Why can the Pope abdicate his office? The office of Pope carries with it the fullness of jurisdiction in the Church. The “Petrine Ministry” is a little different from other offices in the Church, but it is an office. The Successor of Peter does what other successors of the apostles do in that he teaches, governs and sanctifies. His role also includes being a visible sign of the unity Christ desired for the Church and a point of reference as Christ’s “stand in” or Vicar (vicarius).
As Vicar of Christ, the Successor of Peter is also the one who determines the Church’s law, for the sake of the Church’s good order.
The Pope has this authority by virtue of his being the Bishop of Rome, the Successor of Peter, to whom Christ entrusted supreme jurisdiction over the Church He founded. “You are Peter, and on this rock I will build my Church” (Mt 16: 18) He gave Peter His own authority. In this office he has the task also of “strengthening the brethren”. “Simon, Simon, behold, Satan demanded to have you, that he might sift you like wheat, but I have prayed for you that your faith may not fail; and when you have turned again, strengthen your brethren” (Lk 22: 31-32). This is a “hereditary” office, so that when a man succeeds to Peter’s office, he receives the authority and role that Peter had. We understand that Christ intended that the office be passed on because of the image He used in speaking of “keys” and the authority to “bind and loose”, which harks to another “hereditary” office in the Old Testament.
Over the centuries – between Peter and Benedict XVI – we have come as a Church to understand more deeply the implications of this office. It has always been as I described, but only slowly did its practical implications emerge. Historical circumstances helped us clarify who the Successor of Peter is and what he does in and for the Church, so that the office of “Pope” is what it is today. I suppose that, over the years, we will learn more about the office and it will shift a bit in how it is manifested. Perhaps that is what we are seeing now in Pope Benedict’s choice to abdicate. Joseph Ratzinger has been thinking about the Petrine Ministry for a long time, in the scheme of a man’s life. He has a perspective on the office that no other living person can possibly have.
Back to the questions. How can a Pope put this ministry aside? Why is in not mandatory for life?
No one can force the Pope to do anything. No one but Christ has the authority to make something “mandatory” for the Vicar of Christ.
The Holy Father, from the moment he accepts the role at his election, has supreme jurisdiction in the Church. No other person or groups of people together can exercise authority in the same way he does. He establishes the laws. Beyond him there is no appeal on earth. He can act and teach for the entire Church on his own. So, when he makes a decision he does not have to consult (though smart Popes usually do). His decisions have effect even if he hasn’t consulted. His decisions don’t have to be accepted by anyone or any group in order to be licit. If the Pope decides he will lay down the office, that’s his decision. There is no other person or group who have the competence or authority to judge his act or accept his act so that it is thereby licit. The Pope acts freely. Smart Popes make sure that his intentions are clear. Therefore smart Popes follow their own laws so that there is not chaos in the Church and people more willingly obey his laws and listen to his teaching and accept him as the visible point of unity Christ intends him to be. A smart Pope will consult and rely on people and groups to whom he delegates authority in certain areas. He is human after all and cannot on his own do everything. But it must not be forgotten that when the Vicar of Christ acts, he does so with an authority and jurisdiction that no other person or group has.

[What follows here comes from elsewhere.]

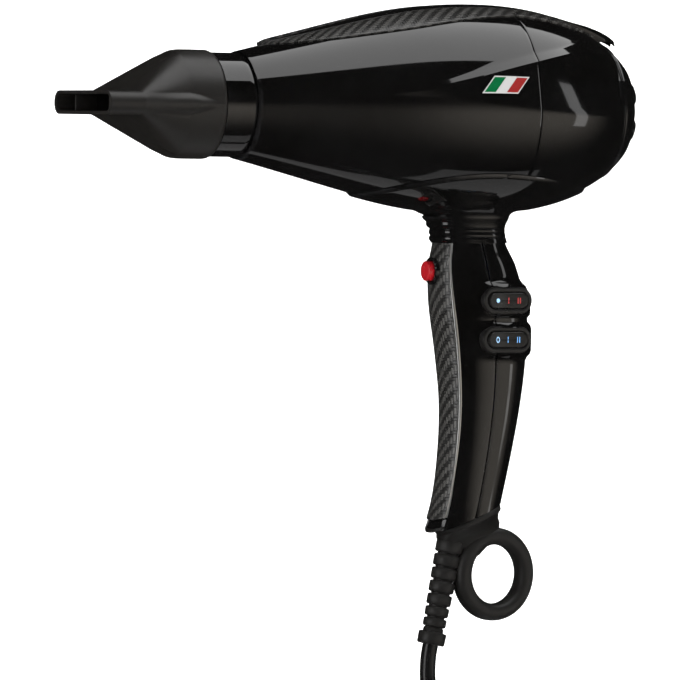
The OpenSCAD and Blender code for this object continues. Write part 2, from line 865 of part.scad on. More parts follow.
// ---- rocker switches, each hinged on upright trunnions
pivot_y = bezel_y + 3.4;
trunnion_r = 1.2;
module rocker_switch(z) {
  room_long = rocker_len + 2 * rocker_space;
  room_high = rocker_high + 2 * rocker_space;
  color([0.06, 0.06, 0.06])
    at_switch(z)
      difference() {
        union() {
          translate([-bezel_long / 2, bezel_y, -bezel_high / 2])
            cube([bezel_long, bezel_thick - 0.2, bezel_high]);
          translate([-housing_long / 2, bezel_y + 1, -housing_high / 2])
            cube([housing_long, housing_deep, housing_high]);
          for (side = [-1, 0, 1])
            translate([side * 7 - 2.4, bezel_y + housing_deep, -0.4])
              cube([4.8, 7, 0.8]);
        }
        translate([-room_long / 2, bezel_y - 1, -room_high / 2])
          cube([room_long, 10, room_high]);
        translate([0, pivot_y, -housing_high / 2 + 0.3])
          cylinder(h = housing_high - 0.6, r = trunnion_r + slip, $fn = round_fn);
      }
}
module rocker(z) {
  end = rocker_len / 2;
  color([0.08, 0.08, 0.08])
    at_switch(z)
      translate([0, pivot_y, 0]) {
        translate([0, 0, -rocker_high / 2])
          linear_extrude(height = rocker_high)
            polygon([
              [0.8 - end, -4.6], [0, -3.5], [end - 0.8, -4.6], [end - 0.4, -2],
              [6, 2.4], [-6, 2.4], [0.4 - end, -2]
            ]);
        translate([0, 0, 0.5 - housing_high / 2])
          cylinder(h = housing_high - 1, r = trunnion_r, $fn = round_fn);
      }
}
module heat_switch() {
  rocker_switch(heat_z);
}
module heat_rocker() {
  rocker(heat_z);
}
module speed_switch() {
  rocker_switch(speed_z);
}
module speed_rocker() {
  rocker(speed_z);
}

// ---- board and wiring on the far side of the handle
board_y = 6;
module circuit_board() {
  color([0.15, 0.4, 0.2])
    translate([0.3 - 12.4, board_y, 0])
      cube([24.8, 1.6, 26]);
}
module ion_module() {
  color([0.1, 0.1, 0.12])
    translate([-6, board_y - 7, 4])
      cube([13, 7, 17]);
}
// Points of a bend are rounded by the spline, and each wire is one swept tube
wire_r = 1;
wire_routes = [
  [
    [-6.9, 0, -15.3], [-7.5, 5, -11], [-7.5, 8.6, -4], [-7.5, 9.3, 12], [-6, 9.6, 34],
    [-8, 7.5, 60], [-10, 6, 84], [-12, 4, 104], [-19, 2, 113]
  ],
  [
    [-4.2, 0, -15.3], [-3, 5, -11], [-2, 8.6, -4], [-1, 9.4, 12], [0, 9.6, 34],
    [-2, 7.5, 60], [-4, 6, 84], [-3, 4, 98], [0, 2, 105.6]
  ],
  [[4, 3, 37], [3, 6.4, 46], [2, 7.5, 60], [-2, 6, 84], [-1, 2, 96], [6, 0, 105.6]],
  [[-3, 3, 54.8], [-5.4, 7, 64], [-7, 7, 78], [-8, 3, 92], [-15, -2, 104], [-22, -3, 113]]
];
module wires() {
  color([0.7, 0.7, 0.7])
    for (route = wire_routes)
      tube(smooth(route, 5), wire_r, 8);
}

// ---- screws that draw the rear half of the handle to the front half
screw_heights = [27, 76];
screw_r = 1.5;
screw_head_r = 2.8;
screw_boss_r = 3.3;
screw_seat_x = 4;
module screw_boss(x0, x1) {
  for (z = screw_heights)
    translate([0, 0, z])
      along_x(x0, x1, screw_boss_r);
}
module screw_bores(x0) {
  for (z = screw_heights)
    translate([0, 0, z]) {
      along_x(x0, 20, screw_r);
      along_x(screw_seat_x, 40, screw_head_r + 0.1);
    }
}
module handle_screws() {
  color([0.6, 0.6, 0.62])
    for (z = screw_heights)
      translate([0, 0, z]) {
        along_x(-11, screw_seat_x, screw_r);
        along_x(screw_seat_x, screw_seat_x + 2, screw_head_r);
      }
}

// ---- cord entry; its axis leans forward as it goes down
relief_top = [-11.5, 0, -46];
relief_lean = 11.4;
relief_len = 56.7;
module on_relief() {
  translate(relief_top)
    rotate([0, relief_lean, 0])
      children();
}
collar_deep = 9;
hub_r = 6;
loop_mid = [8.5, 0, -70];
relief_ribs = 8;
module at_loop() {
  translate(loop_mid)
    rotate([90, 0, loop_yaw])
      children();
}
// Rubber moulding: collar in the handle's mouth, hanging loop and ribbed strain relief
module cord_boot() {
  land_r = loop_r - loop_d / 2 + 0.3;
  rib_pitch = 4.6;
  web_r = loop_d / 2 - 0.5;
  color([0.05, 0.05, 0.05])
    difference() {
      union() {
        at_bottom() {
          translate([-1, 0, -collar_deep])
            linear_extrude(height = collar_deep - 0.1)
              polygon(ellipse(grip_depth - 3.2, grip_width - 2.4));
          linear_extrude(height = 5)
            polygon(ellipse(grip_depth - 5.4, grip_width - 4.4));
        }
        at_loop()
          rotate_extrude($fn = 96)
            translate([loop_r, 0])
              circle(d = loop_d, $fn = 32);
        hull() {
          translate([2, 0, -47])
            sphere(r = 6, $fn = 24);
          at_loop()
            translate([-loop_r * cos(45), loop_r * sin(45), 0])
              sphere(r = web_r, $fn = 24);
        }
        on_relief() {
          translate([0, 0, -relief_len])
            cylinder(h = relief_len, r1 = 5, r2 = hub_r, $fn = round_fn);
          for (i = [0:relief_ribs - 1])
            translate([0, 0, -18 - i * rib_pitch])
              cylinder(h = 2.8, r = 6.2, $fn = round_fn);
          translate([0, 0, -relief_len])
            cylinder(h = 2.4, r = 6.4, $fn = round_fn);
        }
      }
      at_loop()
        translate([0, 0, -10])
          cylinder(h = 20, r = land_r, $fn = 96);
      on_relief()
        translate([0, 0, -relief_len - 1])
          cylinder(h = relief_len + 20, r = cord_d / 2, $fn = round_fn);
    }
}
inner_end = 30;
module inner_cord() {
  color([0.06, 0.06, 0.06])
    on_relief()
      translate([0, 0, -relief_len])
        cylinder(h = relief_len + inner_end, r = cord_d / 2 - 0.02, $fn = round_fn);
}
clamp_z = 14;
clamp_half = 8;
clamp_bar = 5;
clamp_screw_y = 6;
module cord_clamp() {
  color([0.15, 0.15, 0.15])
    on_relief()
      for (side = [-1, 1])
        difference() {
          translate([side > 0 ? 0.4 : -0.4 - clamp_bar, -clamp_half, clamp_z])
            cube([clamp_bar, 2 * clamp_half, 8]);
          translate([0, 0, clamp_z - 1])
            cylinder(h = 10, r = cord_d / 2, $fn = round_fn);
          clamp_bores();
        }
}
module clamp_bores() {
  for (side = [-1, 1])
    translate([-7, side * clamp_screw_y, clamp_z + 4])
      rotate([0, 90, 0])
        cylinder(h = 14, r = 1.2, $fn = 32);
}
module clamp_screws() {
  color([0.7, 0.7, 0.7])
    on_relief()
      for (side = [-1, 1])
        translate([0, side * clamp_screw_y, clamp_z + 4]) {
          along_x(-0.4 - clamp_bar, 6, 1.2);
          along_x(-1.8 - clamp_bar, -0.4 - clamp_bar, 1.8);
        }
}

// ---- mains cord: down from the strain relief, then wound in a hanging coil, with its plug beside it
function smooth(points, parts) = concat(
  [
    for (i = [0:len(points) - 2], k = [0:parts - 1])
      spline(
        points[max(i - 1, 0)], points[i], points[i + 1],
        points[min(i + 2, len(points) - 1)], k / parts
      )
  ],
  [points[len(points) - 1]]
);
function unit(v) = v / norm(v);
function heading(path, i) = unit(path[min(i + 1, len(path) - 1)] - path[max(i - 1, 0)]);
// Side directions carried along a path without twist
function carried(v, along) = unit(v - (v * along) * along);
function sides_of(path, i, v) = i == len(path)
  ? []
  : let (s = carried(v, heading(path, i))) concat([s], sides_of(path, i + 1, s));
module tube(path, r, corners) {
  across = sides_of(path, 0, abs(heading(path, 0)[1]) > 0.8 ? [1, 0, 0] : [0, 1, 0]);
  rings = [
    for (i = [0:len(path) - 1])
      let (u = across[i], v = cross(heading(path, i), u))
        [
          for (k = [0:corners - 1])
            let (a = 360 * k / corners)
              path[i] + r * (u * cos(a) + v * sin(a))
        ]
  ];
  loft(rings);
}
cord_lead = [
  [-22.7, 0, -101.6], [-23.6, 0, -107], [-24, -0.2, -113], [-24, -0.8, -118.5], [-23, -2.6, -126.2],
  [-20, -5.2, -134], [-15.3, -7.9, -140.7], [-9, -9.9, -146.2], [-1.5, -10.9, -149.4]
];
cord_tail = [[28.3, 10.9, -192], [28.7, 10.8, -199], [30, 10.4, -206], [31.3, 10.1, -213], [31.5, 10, -220]];
plug_top = cord_tail[len(cord_tail) - 1];
coil_mid = [-17, 0, -192];
coil_columns = 4;
coil_layers = 3;
module cord() {
  color([0.04, 0.04, 0.04]) {
    tube(smooth(cord_lead, 3), cord_d / 2, 10);
    tube(smooth(cord_tail, 3), cord_d / 2, 10);
  }
}
module cord_coil() {
  half_wide = coil_columns * cord_d / 2;
  half_deep = coil_layers * cord_d / 2;
  cut = cord_d / 3;
  color([0.05, 0.05, 0.05])
    translate(coil_mid)
      rotate([90, 0, 0])
        rotate_extrude($fn = 96)
          translate([coil_mid_r, 0])
            polygon([
              [-half_deep, cut - half_wide], [cut - half_deep, -half_wide],
              [half_deep - cut, -half_wide], [half_deep, cut - half_wide],
              [half_deep, half_wide - cut], [half_deep - cut, half_wide],
              [cut - half_deep, half_wide], [-half_deep, half_wide - cut]
            ]);
}
module cord_tie() {
  tie_wide = 10;
  tie_thick = 1.2;
  tie_turn = -32;
  slack = 0.5;
  half_wide = coil_columns * cord_d / 2 + slack;
  low = coil_mid_r - coil_layers * cord_d / 2 - slack;
  high = coil_mid_r + coil_layers * cord_d / 2 + slack / 5;
  color([0.08, 0.08, 0.08])
    translate(coil_mid)
      rotate([0, tie_turn, 0])
        difference() {
          translate([-tie_wide / 2, -half_wide - tie_thick, low - tie_thick])
            cube([tie_wide, 2 * (half_wide + tie_thick), high - low + 2 * tie_thick]);
          translate([-tie_wide / 2 - 1, -half_wide, low])
            cube([tie_wide + 2, 2 * half_wide, high - low]);
        }
}

// ---- plug: a flexible neck, a flattened round body and two round pins
plug_neck = 19;
plug_deep = 26;
plug_half = [13, 18.5];
pin_r = 2.4;
pin_pitch = 19;
pin_len = 19;
module at_plug() {
  translate(plug_top)
    children();
}
module plug_body() {
  flange = 5;
  color([0.05, 0.05, 0.05])
    at_plug()
      difference() {
        union() {
          translate([0, 0, -plug_neck])
            cylinder(h = plug_neck, r1 = 6.5, r2 = 4.6, $fn = 48);
          translate([0, 0, -plug_neck - plug_deep + flange])
            linear_extrude(height = plug_deep - flange)
              polygon(ellipse(plug_half[0] - 1.5, plug_half[1] - 3));
          translate([0, 0, -plug_neck - plug_deep])
            linear_extrude(height = flange)
              polygon(ellipse(plug_half[0], plug_half[1]));
        }
        pins();
      }
}
module pins() {
  root = 8;
  face = -plug_neck - plug_deep;
  for (side = [-1, 1])
    translate([0, side * pin_pitch / 2, face - pin_len]) {
      cylinder(h = 1, r1 = pin_r - 0.9, r2 = pin_r, $fn = 48);
      translate([0, 0, 1])
        cylinder(h = pin_len - 1, r = pin_r, $fn = 48);
      translate([0, 0, pin_len - eps])
        cylinder(h = root + eps, r = pin_r - 0.5, $fn = 48);
    }
}
module plug_pins() {
  color([0.8, 0.8, 0.8])
    at_plug()
      pins();
}

front_shell();
rear_shell();
neck();
handle_front();
handle_rear();
front_spine();
rear_spine();
front_inlay_near();
front_inlay_far();
rear_inlay_near();
rear_inlay_far();
grip_inlay();
grip_trims();
outlet_collar();
outlet_grille();
ion_needle();
snap_ring();
nozzle();
filter_cover();
filter_mesh();
mica_sleeve();
mica_board_upright();
mica_board_level();
heating_coils();
thermostat();
thermal_fuse();
fan_duct();
fan();
stator();
field_coils();
armature();
commutator();
motor_shaft();
front_bracket();
rear_bracket();
bearings();
carbon_brushes();
button_bezel();
cold_button();
button_spring();
micro_switch();
heat_switch();
heat_rocker();
speed_switch();
speed_rocker();
circuit_board();
ion_module();
wires();
handle_screws();
cord_clamp();
clamp_screws();
inner_cord();
cord_boot();
cord();
cord_coil();
cord_tie();
plug_body();
plug_pins();
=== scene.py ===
import json
import math

import bpy
from mathutils import Matrix, Vector


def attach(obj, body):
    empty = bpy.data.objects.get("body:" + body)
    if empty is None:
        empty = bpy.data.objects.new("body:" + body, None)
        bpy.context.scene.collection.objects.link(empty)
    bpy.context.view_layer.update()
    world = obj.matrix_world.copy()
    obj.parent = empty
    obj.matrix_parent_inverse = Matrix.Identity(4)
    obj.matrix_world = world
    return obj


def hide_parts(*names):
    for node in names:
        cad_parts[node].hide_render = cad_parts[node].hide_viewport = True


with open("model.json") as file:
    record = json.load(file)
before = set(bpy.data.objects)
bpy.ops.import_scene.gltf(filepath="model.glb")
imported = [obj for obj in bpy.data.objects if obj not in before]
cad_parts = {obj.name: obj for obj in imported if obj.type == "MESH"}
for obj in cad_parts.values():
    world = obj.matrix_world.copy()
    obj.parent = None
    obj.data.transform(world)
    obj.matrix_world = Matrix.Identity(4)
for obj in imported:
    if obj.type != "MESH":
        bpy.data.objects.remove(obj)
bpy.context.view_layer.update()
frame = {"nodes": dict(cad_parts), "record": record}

mm = 0.001


# ---------- small tools, used by every piece ----------
def freeAll():
    if bpy.context.object and bpy.context.object.mode != "OBJECT":
        bpy.ops.object.mode_set(mode="OBJECT")
    bpy.ops.object.select_all(action="DESELECT")


def pick(piece):
    freeAll()
    piece.select_set(True)
    bpy.context.view_layer.objects.active = piece


def named(name):
    piece = bpy.context.object
    piece.name = name
    piece.data.name = name
    return piece


def settle(piece):
    # place, turn and scale go into the mesh
    pick(piece)
    bpy.ops.object.transform_apply(location=True, rotation=True, scale=True)


def cleanUp(piece, merge=0.00002):
    pick(piece)
    bpy.ops.object.mode_set(mode="EDIT")
    bpy.ops.mesh.select_all(action="SELECT")
    bpy.ops.mesh.remove_doubles(threshold=merge)
    bpy.ops.mesh.normals_make_consistent(inside=False)
    bpy.ops.object.mode_set(mode="OBJECT")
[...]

So, it is up to the individual Pope to determine that his papacy will be “for life” … or not.
Another question that rises from this is – If a Pope has this supreme authority that cannot be overturned, could a Pope appoint his own successor? But that is another question and won’t be dealt with here. By the power of the keys I give to myself as supreme pontiff of this blog, I close that rabbit hole for the time being.